A 1935 photo (drawn above) of Wonggu Mununggurr sitting in the sand, with his tiny brush and freshly ground colours, making the first of the pictures commissioned by Donald Thomson. He was painting sacred and “just drawing” minytji (designs). In the photo you can see that he has a second brush between his teeth, of the frayed-end variety. And you can tell that his right nipple was pierced.
A drawing of some of the items in the vitrine display, which were collected the day before Wonggu made his first painting for Thomson. The stringbag, about 35 cm long not including handles, contained painting tools. There were pigment, ochres and orchid stem. The orchid stem provided a liquid extract which was mixed as an adhesive for the colour.
These hand-made (quite often on the spot, according to Thomson) brushes amaze me. That tiny brushes like these were used to cover some of the enormous barks on show is a staggering realisation.
Marawat (brush/’hair of the head’): human hair bound on wood with fibre.
Bulmurr (brush/stick): wood with frayed end.
Grindstone for gapang (white pigment), and one for red ochre.
Gangul or buthalak (yellow ochre).
Ratjpa (red ochre) wrapped in bark.
I inserted a ball point to show scale.
For the Greater Glory of God: sparkle, glitter, shine
This is the nub: (to continue on from point 3 above): this method of cross-hatching, the eye-dazzling designs, goes to the heart of the pictures – bir’yun is described as the sensation of “brilliance” or “flash”. It is ‘the quality of aesthetic’ embodied by the minytji, or cross-hatching design, which is the marr, or power, of the ancestor. That is, the minytji (design) creates the bir’yun (brilliance) that evokes the marr (power) of the likan wangarr (totemic clan ancestors).
From the exhibition catalogue:
The key discovery for Donald Thomson was that ‘the fine quality or aesthetic sought and achieved in painting minytji was not incidental, and that it was driven by the desire to capture the essence of the wangarr and harness its strength and power or marr. In field-notes from August 1937:
The spirit of the whole mintji—it is likened to the flash of a sudden ‘uplift’ when [the men] see the marr of the secret mintji … likened also to anger … the sensation of eyes is—its wangarr itself—they mean the sensation of light … the penetrating flash, the fixed intent stare of the eye—a wonderful mystical concept—idea—here … All mintji—has this light.
‘The word for this ‘light’ was bir’yun, a term that has a gloss in Yolngu language, meaning to sparkle, glitter or shine … i.e. the sparkling sensation of flowering white gums reflected in water.’
Ad maiorem Dei gloriam – For the greater glory of God – the motto of the Jesuits. And I think that’s pretty much what Wonggu and his fellow artists were doing when they made their minytji designs flash and crackle with bir’yun sparkle. They were aiming to reflect the glory of their ancestral spirits, their gods. They were painting for glory.
A couple of final notes. (*Amendment: I had not previously emphasised the irony inherent in the last paragraph below – of how paintings first made for the greater glory of god eventually became highly marketable commodities.

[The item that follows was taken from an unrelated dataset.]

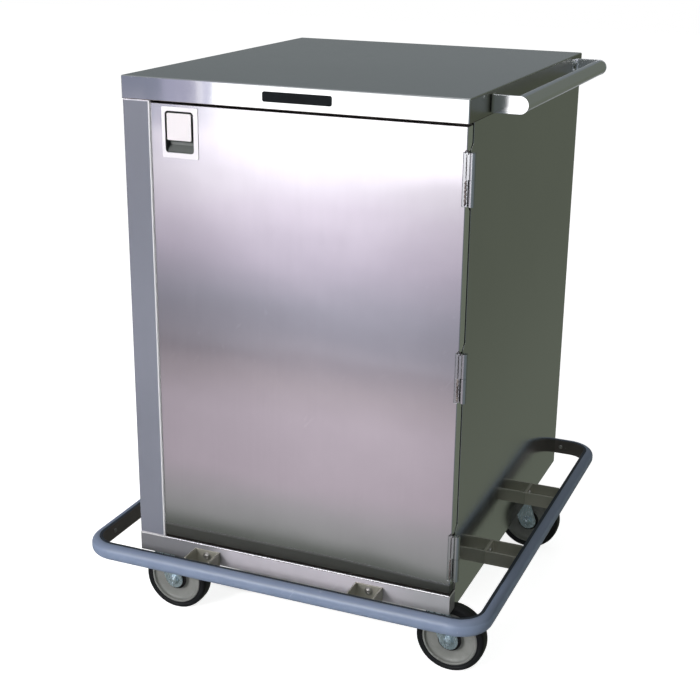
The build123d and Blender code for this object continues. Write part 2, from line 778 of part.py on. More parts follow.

Consider the ironic emphasis added.)
As Rothwell has written, these ‘early pieces … hold in them clues to the majesty of the bark painting schools of more recent times.’
I spoke to Henry Skerritt who elaborated: ‘As I say in the essay, the importance of this exhibition is that it represents the very beginnings of 2D painting in eastern Arnhem Land. Not only is it the first time that the designs are removed from their ceremonial use, but these artists introduce new figurative elements – elements which allow them to explain their grand stories to Westerners like Donald Thomson. The figurative devices introduced in these works – the way they paint spirits and humans, or even things like the use of footprints to indicate travel – reverberate through contemporary Yolngu painting. If you look at someone like David Malangi’s paintings – whose figures were used on the one dollar note – although the figures have a timeless feeling to them – they actually relate back to the the aesthetic inaugurated by artists like Wonggu in these major works collected by Thomson.’
Which is to say, the barks on show are the very beginnings of Arnhem painting as art commodity. Which is shown very well by Howard Morphy in his book Becoming Art: Exploring cross-cultural categories (UNSW Press). As he points out, ‘The major shift in art production has been away from embellished material culture objects towards bark paitings and other objects produced primarily for sale.’
This exhibition shows some of the deep roots, and first shoots of the now enormous forest of the Aboriginal art industry – and that really is eye-opening. But as Skerritt says, ‘Aside from that, these works are simply stunning … that is reason enough to go see them.’